-- Brief --
Repeat exactly the lines between and including those that contain "board_section().extrude(FreeCAD.Vector(0, board_length, 0))" and "from mathutils import". Output no other line.

-- Records shown --

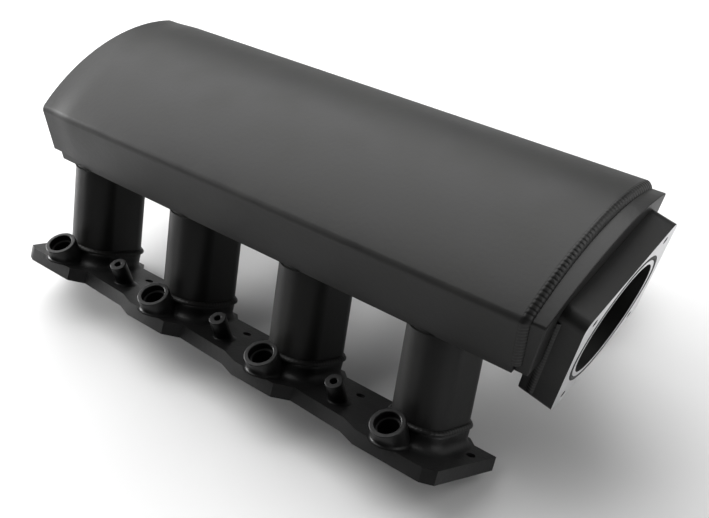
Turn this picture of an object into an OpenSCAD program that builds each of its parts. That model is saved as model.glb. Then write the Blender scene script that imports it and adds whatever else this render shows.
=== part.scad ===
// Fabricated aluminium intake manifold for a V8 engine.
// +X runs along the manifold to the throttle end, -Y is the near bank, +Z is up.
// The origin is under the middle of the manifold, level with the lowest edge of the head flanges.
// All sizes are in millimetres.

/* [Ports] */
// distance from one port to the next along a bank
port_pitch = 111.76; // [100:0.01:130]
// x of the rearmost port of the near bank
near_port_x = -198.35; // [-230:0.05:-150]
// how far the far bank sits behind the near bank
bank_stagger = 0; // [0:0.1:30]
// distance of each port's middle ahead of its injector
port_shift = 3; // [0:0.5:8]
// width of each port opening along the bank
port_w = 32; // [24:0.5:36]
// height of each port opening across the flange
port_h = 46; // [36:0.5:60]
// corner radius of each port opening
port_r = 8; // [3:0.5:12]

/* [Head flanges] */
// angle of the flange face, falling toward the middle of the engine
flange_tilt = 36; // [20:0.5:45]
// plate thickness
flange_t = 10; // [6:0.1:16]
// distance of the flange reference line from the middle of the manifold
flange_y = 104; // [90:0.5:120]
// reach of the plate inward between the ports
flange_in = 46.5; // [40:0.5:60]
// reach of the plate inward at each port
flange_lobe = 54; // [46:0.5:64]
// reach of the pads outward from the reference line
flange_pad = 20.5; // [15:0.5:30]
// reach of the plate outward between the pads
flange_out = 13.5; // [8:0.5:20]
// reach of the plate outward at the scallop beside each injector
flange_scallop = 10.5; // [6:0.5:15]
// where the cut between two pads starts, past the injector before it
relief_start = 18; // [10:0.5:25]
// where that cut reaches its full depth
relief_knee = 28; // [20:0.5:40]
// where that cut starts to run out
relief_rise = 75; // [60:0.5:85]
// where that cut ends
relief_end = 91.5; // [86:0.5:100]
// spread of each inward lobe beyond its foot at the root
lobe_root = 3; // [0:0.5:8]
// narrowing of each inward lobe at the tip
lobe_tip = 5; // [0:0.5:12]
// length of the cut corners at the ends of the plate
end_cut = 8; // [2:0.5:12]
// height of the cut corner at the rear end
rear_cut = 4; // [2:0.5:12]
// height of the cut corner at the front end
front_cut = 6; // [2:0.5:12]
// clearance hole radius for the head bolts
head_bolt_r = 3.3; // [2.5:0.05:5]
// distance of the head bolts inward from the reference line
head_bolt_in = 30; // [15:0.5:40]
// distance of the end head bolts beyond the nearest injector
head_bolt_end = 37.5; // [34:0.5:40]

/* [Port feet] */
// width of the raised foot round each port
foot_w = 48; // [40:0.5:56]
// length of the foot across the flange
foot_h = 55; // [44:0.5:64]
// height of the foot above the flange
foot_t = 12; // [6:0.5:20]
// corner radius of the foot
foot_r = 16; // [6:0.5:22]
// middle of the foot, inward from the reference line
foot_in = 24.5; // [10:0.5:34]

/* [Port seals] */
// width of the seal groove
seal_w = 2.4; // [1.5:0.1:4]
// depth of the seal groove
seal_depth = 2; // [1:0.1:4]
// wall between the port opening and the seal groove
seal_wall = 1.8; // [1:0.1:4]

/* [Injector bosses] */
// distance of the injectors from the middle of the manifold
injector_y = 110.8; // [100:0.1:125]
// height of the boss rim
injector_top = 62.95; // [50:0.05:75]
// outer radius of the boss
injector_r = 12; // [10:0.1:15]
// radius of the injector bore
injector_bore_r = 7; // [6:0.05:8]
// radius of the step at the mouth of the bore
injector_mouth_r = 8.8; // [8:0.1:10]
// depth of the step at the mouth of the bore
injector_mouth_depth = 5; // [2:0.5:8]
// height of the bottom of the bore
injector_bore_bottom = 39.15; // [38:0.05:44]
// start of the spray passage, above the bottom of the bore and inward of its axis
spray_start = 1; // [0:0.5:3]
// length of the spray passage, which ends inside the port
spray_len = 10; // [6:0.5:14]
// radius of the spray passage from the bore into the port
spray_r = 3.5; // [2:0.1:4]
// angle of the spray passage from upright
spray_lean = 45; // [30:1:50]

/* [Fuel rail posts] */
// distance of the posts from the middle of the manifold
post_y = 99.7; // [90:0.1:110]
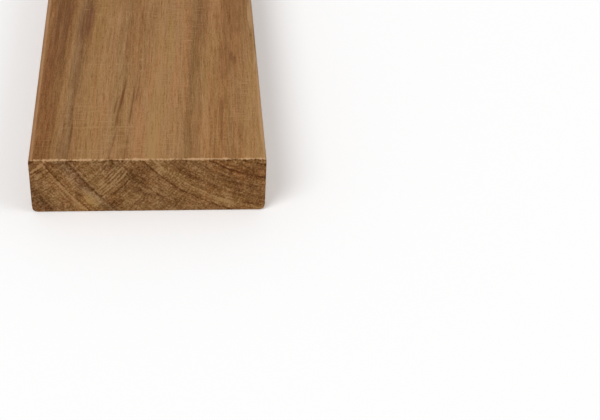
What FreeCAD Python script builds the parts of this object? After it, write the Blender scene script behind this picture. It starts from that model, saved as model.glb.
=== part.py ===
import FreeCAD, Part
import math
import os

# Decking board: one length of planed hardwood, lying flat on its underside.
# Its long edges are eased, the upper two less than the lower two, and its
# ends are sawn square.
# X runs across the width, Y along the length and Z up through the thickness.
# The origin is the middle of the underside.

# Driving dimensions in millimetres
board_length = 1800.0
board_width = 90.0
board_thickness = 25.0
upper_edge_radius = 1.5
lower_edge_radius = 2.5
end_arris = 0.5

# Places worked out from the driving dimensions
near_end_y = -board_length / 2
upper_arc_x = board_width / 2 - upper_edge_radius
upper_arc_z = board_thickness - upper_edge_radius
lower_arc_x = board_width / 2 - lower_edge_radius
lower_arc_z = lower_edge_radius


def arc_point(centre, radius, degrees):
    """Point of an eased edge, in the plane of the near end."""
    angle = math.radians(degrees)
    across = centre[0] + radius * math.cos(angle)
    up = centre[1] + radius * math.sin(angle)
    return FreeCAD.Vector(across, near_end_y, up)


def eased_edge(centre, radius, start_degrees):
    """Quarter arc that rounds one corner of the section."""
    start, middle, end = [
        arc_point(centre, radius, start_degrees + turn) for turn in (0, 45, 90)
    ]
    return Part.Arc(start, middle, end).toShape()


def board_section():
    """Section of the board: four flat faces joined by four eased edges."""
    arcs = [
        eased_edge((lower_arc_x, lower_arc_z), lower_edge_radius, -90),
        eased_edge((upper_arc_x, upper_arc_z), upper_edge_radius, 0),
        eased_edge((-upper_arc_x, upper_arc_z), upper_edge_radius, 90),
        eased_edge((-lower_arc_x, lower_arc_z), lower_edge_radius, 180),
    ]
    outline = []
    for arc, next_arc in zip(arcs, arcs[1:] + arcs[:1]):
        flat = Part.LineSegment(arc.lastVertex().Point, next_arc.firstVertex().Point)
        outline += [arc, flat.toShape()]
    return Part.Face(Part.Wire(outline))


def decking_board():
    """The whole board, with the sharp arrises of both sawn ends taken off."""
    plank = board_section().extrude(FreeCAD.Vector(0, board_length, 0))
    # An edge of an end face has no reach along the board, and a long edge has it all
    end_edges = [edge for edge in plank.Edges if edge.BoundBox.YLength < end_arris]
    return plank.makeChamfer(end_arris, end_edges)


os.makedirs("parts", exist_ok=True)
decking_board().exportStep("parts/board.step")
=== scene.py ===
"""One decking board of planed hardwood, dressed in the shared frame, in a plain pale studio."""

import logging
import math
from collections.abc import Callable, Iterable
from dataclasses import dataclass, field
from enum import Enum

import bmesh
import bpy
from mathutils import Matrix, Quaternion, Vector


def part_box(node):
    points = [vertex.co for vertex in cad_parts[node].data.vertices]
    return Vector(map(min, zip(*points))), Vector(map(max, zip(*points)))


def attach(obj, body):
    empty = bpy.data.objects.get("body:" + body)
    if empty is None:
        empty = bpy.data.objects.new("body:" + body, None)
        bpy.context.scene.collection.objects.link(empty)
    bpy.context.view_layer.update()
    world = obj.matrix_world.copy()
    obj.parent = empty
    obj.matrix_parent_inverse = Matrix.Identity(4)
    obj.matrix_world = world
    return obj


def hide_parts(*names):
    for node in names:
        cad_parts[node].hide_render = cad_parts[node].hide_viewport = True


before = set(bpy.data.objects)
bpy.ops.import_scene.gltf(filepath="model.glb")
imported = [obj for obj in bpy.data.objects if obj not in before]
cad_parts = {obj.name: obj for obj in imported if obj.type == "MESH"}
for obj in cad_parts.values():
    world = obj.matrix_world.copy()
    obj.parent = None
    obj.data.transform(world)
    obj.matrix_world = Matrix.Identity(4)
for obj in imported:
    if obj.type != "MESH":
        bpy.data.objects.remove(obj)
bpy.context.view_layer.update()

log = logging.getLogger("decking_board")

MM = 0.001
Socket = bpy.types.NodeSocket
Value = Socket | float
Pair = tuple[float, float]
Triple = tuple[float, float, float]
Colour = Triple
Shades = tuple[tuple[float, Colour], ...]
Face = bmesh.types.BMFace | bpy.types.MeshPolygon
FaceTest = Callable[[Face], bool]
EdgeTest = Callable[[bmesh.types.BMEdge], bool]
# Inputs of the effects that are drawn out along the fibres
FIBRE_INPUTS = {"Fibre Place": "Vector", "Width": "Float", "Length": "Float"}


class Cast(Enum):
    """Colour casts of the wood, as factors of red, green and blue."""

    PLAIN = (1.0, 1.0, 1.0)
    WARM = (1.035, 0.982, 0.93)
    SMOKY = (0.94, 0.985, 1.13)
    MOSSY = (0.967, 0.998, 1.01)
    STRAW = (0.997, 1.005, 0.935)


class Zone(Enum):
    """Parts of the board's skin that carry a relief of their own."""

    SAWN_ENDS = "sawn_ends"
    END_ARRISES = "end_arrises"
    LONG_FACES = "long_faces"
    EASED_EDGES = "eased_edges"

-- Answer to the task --
    plank = board_section().extrude(FreeCAD.Vector(0, board_length, 0))
    # An edge of an end face has no reach along the board, and a long edge has it all
    end_edges = [edge for edge in plank.Edges if edge.BoundBox.YLength < end_arris]
    return plank.makeChamfer(end_arris, end_edges)


os.makedirs("parts", exist_ok=True)
decking_board().exportStep("parts/board.step")
=== scene.py ===
"""One decking board of planed hardwood, dressed in the shared frame, in a plain pale studio."""

import logging
import math
from collections.abc import Callable, Iterable
from dataclasses import dataclass, field
from enum import Enum

import bmesh
import bpy
from mathutils import Matrix, Quaternion, Vector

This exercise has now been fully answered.